Too many leaders on top run the works with contempt for the members below. As a citizen of the United States, you can freely, and without fear, criticize the president all you want. But in wide sections of the labor movement, especially in the building trades, if you criticize your business manager, your family suffers because you can’t work.
It is time to give union democracy a chance. Defend a member’s right to work in dignity and self-respect, not only at the job site, but in the union hall. Encourage them to run for office. The labor movement has no poll tax but it does impose niggling restrictions on the right to run. Let them know their legal rights. Guarantee fair elections, the right to elect stewards and vote on contracts in honest referendums. Democratize the labor movement and it can win the respect of its membership and the moral right to lead them in politics. As Walter Reuther put it: It is not enough to organize the unorganized; we must unionize the organized. Convince members of the justice of the cause, and they will convince the nation.

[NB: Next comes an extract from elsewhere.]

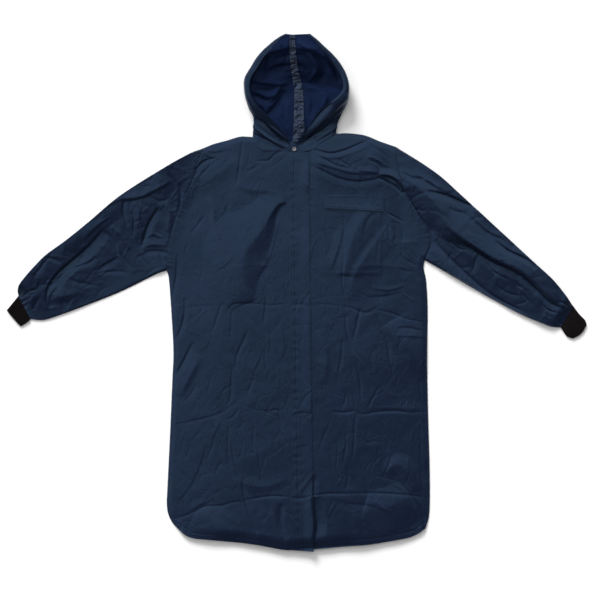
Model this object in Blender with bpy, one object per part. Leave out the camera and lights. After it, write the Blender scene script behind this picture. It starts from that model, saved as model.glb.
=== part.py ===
"""A long-sleeved, hooded rain poncho with a full front opening, laid flat on its back, face up.

Metres, +Z up out of the surface that it lies on, +Y towards the hood, +X towards the wearer's left.
The tables and the named sizes are in millimetres; mesh_object turns them into metres.
Right and left are the wearer's, so the right front is at -X.
"""
import math

import bmesh
import bpy
import numpy as np

MM = 0.001

# ---- driving dimensions, in millimetres ----
CLOTH = 1.2                # wall of the coated cloth
SEAM_GAP = 0.4             # between two pieces that are sewn together
LAYER_GAP = 0.3            # between two layers that lie on each other
KNIT = 1.8                 # wall of the ribbed knit cuff
RIB_HEIGHT = 0.9           # how far a rib stands out of the cuff
RIBS_PER_CUFF = 14
PLACKET_WIDTH = 53.0       # storm flap over the front opening
PLACKET_BOTTOM = (-696.5, -699.0)  # y of its lower corners, a little below the hem
POCKET_DEPTH = 182.0       # from under the flap's lower edge to the bottom of the pocket
SLEEVE_PUFF = 4.5          # air left in the middle of a sleeve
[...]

Despite their professions of good intentions, their apparent determination to devote time and money to organize the unorganized, the Stern followers, by bureaucratizing the labor movement, lead it precisely in the wrong directions and undercut their own efforts.
The unions in Stern’s Change to Win are an odd coupling. Of the four unions identified over the years as most heavily infiltrated by organized crime, three found their way into the new movement: Teamsters, Laborers, and Hotel. (The fourth, the International Longshoremen’s Association, not involved these events, faces a federal RICO suit.)
Total collapse of self-reform
The Teamsters union can report the total collapse of its touted self-reform program. Ed Stier, who IBT President Hoffa retained to devise an anti-corruption program, now charges that Hoffa is part of the problem, and that the union is unwilling or unable to investigate suspicions of organized crime infiltration in Chicago. The IBT, a museum of swollen multiple salaries, supported Stern’s demand that the AFL-CIO give massive per capita tax relief to its affiliates. Will the IBT use the windfall for organizing? To ask is to wonder.
Terrence O’Sullivan, who took over as Laborers president; and John Wilhelm who became Hotel union president, both have personal reputations as clean progressive union leaders. But their rise to power was not the outcome of any organized reform movement in their unions. They came out of the old union regimes; their accession to power was made possible only by the action of law enforcement authorities and by federal monitorship over their affairs. Cleansing at the top does not automatically bring change below. (The Laborers, although part of the Stern coalition, says it will not split off from the AFL-CIO. After years of government oversight, it still faces organized crime problems in New York-New Jersey.) Before its partners deserved credence as a “Change to Win” coalition, they would have to change themselves; some simply to reorganize; others would have to reorganize and reform.
One legitimate difference separates what the two camps say. (What they actually will do remains to be seen.) Stern says that labor must organize in order to strengthen its political power. Sweeney says that labor must strengthen its political power in order to organize. Which comes first the chicken or the egg? The answer can hardly justify splitting the federation.